The sale of vegetable seeds also brought economic success. But what is most important to Yunus is that night blindness was eradicated in the whole of Bangladesh.

Grameenphone leads Bangladesh’s mobile phone market

Since then, Yunus has set up several successful projects and has become the leader on Bangladesh’s mobile phone market with Grameenphone.

He says that government officials were sceptical at first about his idea to sell credits to the poor so they could buy phones. They wondered why the poor would need phones, whom they would call and how they would dial the numbers.

Not expecting such questions, Yunus remembers he told them that “if pushing these numbers brings money, they will learn how to do it in ten minutes -- they are poor but they are not dumb.”

In the end, even Yunus was amazed how fast illiterate women picked up the modern technology.

Never undermine capacity of other people

300,000 women in Bangladesh’s villages now earn a living from facilitating telephone calls and once Yunus invited 30 of them to gather in one village.

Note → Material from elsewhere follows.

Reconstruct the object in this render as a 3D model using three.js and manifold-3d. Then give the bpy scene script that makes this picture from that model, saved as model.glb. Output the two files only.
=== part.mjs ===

“Everybody was so enthusiastic and talking about their new businesses. While we were talking, their phones were still ringing. Everyone was saying ‘you have to wait we are in a meeting’. And I suddenly remembered the dialogue with the government official.”

So he asked them if they had any problems pushing the numbers: “One woman stood up and said ‘Give the number to me and blindfold me -- if I cannot dial the number correctly, I will hand the phone over to you’.

“Then I wished that the government officials were present to see how easy it is for us to undermine the capacity of other people,” Yunus remembers.

Many experts believe that worldwide poverty and mass unemployment can be fought if more people put their faith in the “capacity of other people” and join together to promote social business over greed and profit.